Sono poco commerciali e si inseriscono nel cinema di genere e nel cinema sociale con un linguaggio che a me piace molto: sono stati scelti sia per la forma tecnica, visiva e artistica sia per i contenuti. Alcuni documentari (anche quelli d’inchiesta) sono stati realizzati con 500 euro ed una telecamerina, ma la qualità visiva è eccezionale.
Qualche aneddoto da raccontare?
Tutti gli anni il prete vorrebbe fare una messa prima delle proiezioni oppure litighiamo con i vigili che non fanno togliere le macchine davanti allo schermo. O ancora episodi non molto simpatici con la Cineteca Nazionale: quando ci ha spiegato che non aveva tempo di cercare un film per noi che siamo un piccolo festival perché stava lavorando con i festival di Venezia e Locarno. Tutto questo ci fa venire ancora di più la voglia di andare avanti.
Nei giovani cineasti di questa edizione ha notato più passione o voglia di emergere e basta?
C’è chi “usa” i cortometraggi come “palestra di allenamento”; c’è chi sceglie questo genere e quindi lavora su determinati tempi e tecniche. Ho riscontrato molta passione.
Non possiamo chiederti quale opera presentata al festival sia per te la migliore, ma le caratteristiche che ti hanno colpito di più?
Mi piacciono le storie che giocano su quello che è stato il cinema e su quello che sarà; le opere che mescolano i linguaggi: fotografia, grafica, video insieme in un artigianato materiale.
Arrivano più lavori dall’estero o dall’Italia?
In media arrivano 200 lavori all’anno, una cinquantina dei quali stranieri grazie ad un bando, che mettiamo nei siti e in rete, perché non abbiamo tanti contatti diretti con registi all’estero. Devo dire che l’Europa ci sostiene: abbiamo corti francesi, spagnoli, tedeschi, ma anche brasiliani.
Avete trovato buoni circuiti di distribuzione?
In Italia è proprio questo il problema: film di grossa levatura qualitativa possono non trovare vie d’uscita e quindi un numeroso pubblico. Ma anche la distribuzione può essere artigianale partendo dal basso attraverso una sorta di coproduzione con chi vorrà vedere il film, senza passare dalle grosse distribuzioni.

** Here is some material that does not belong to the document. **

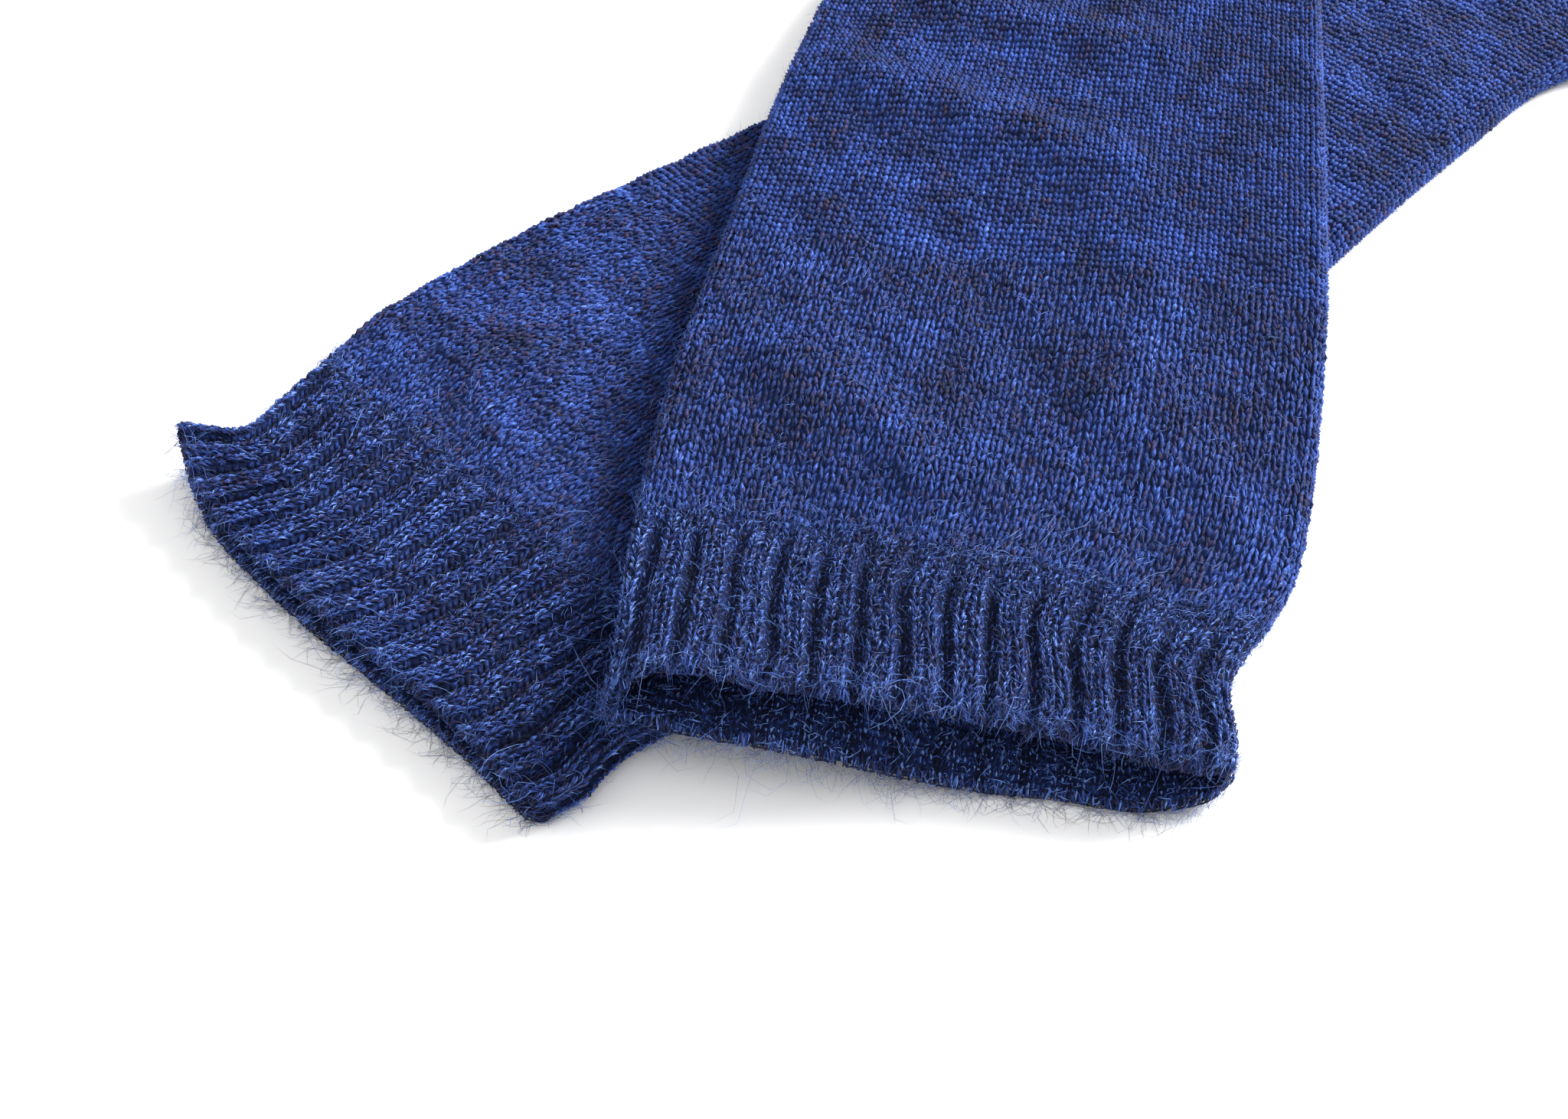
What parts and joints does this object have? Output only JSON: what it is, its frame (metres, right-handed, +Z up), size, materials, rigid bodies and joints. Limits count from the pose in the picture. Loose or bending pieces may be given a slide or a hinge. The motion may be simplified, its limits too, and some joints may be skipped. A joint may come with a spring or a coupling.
{
  "type": "pair of long ribbed knitted mittens",
  "caption": "Pair of long plain-knit mittens with ribbed cuffs, laid flat and crossed, one over the other, the upper cuff gaping at its hem.",
  "frame": {"origin": "middle of the rectangle round the pair, on the surface that it lies on", "axes": "+Z up from the surface, +Y away from the viewer, roughly along the upper mitten from its hem to its tip, +X to the viewer's right"},
  "size_m": [0.3178, 0.3874, 0.0183],
  "materials": {
    "rib_knit": "fuzzy two by two rib in fine heathered royal blue wool and mohair yarn",
    "plain_knit": "soft plain stocking stitch in the same heathered royal blue yarn, with a brushed halo"
  },
  "bodies": {
    "root": {"front_cuff": "rib_knit", "front_hand": "plain_knit", "front_thumb": "plain_knit", "under_cuff": "rib_knit", "under_hand": "plain_knit", "under_thumb": "plain_knit"}
  },
  "joints": []
}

Oppure un’altra soluzione è la distribuzione via edicola (Repubblica, Il Manifesto già lo fanno).
La speranza di avere un pubblico sempre più numeroso è stata soddisfatta?
Sì e speriamo di crescere ogni anno. Notiamo equilibrio: in piazza (dove proiettiamo i corti in concorso) c’è un buon ricambio di pubblico e non mancano gli addetti ai lavori; l’altra area (Palazzo Rosso) con i suoi lungometraggi indipendenti è più visitata dagli esperti e dagli appassionati del genere.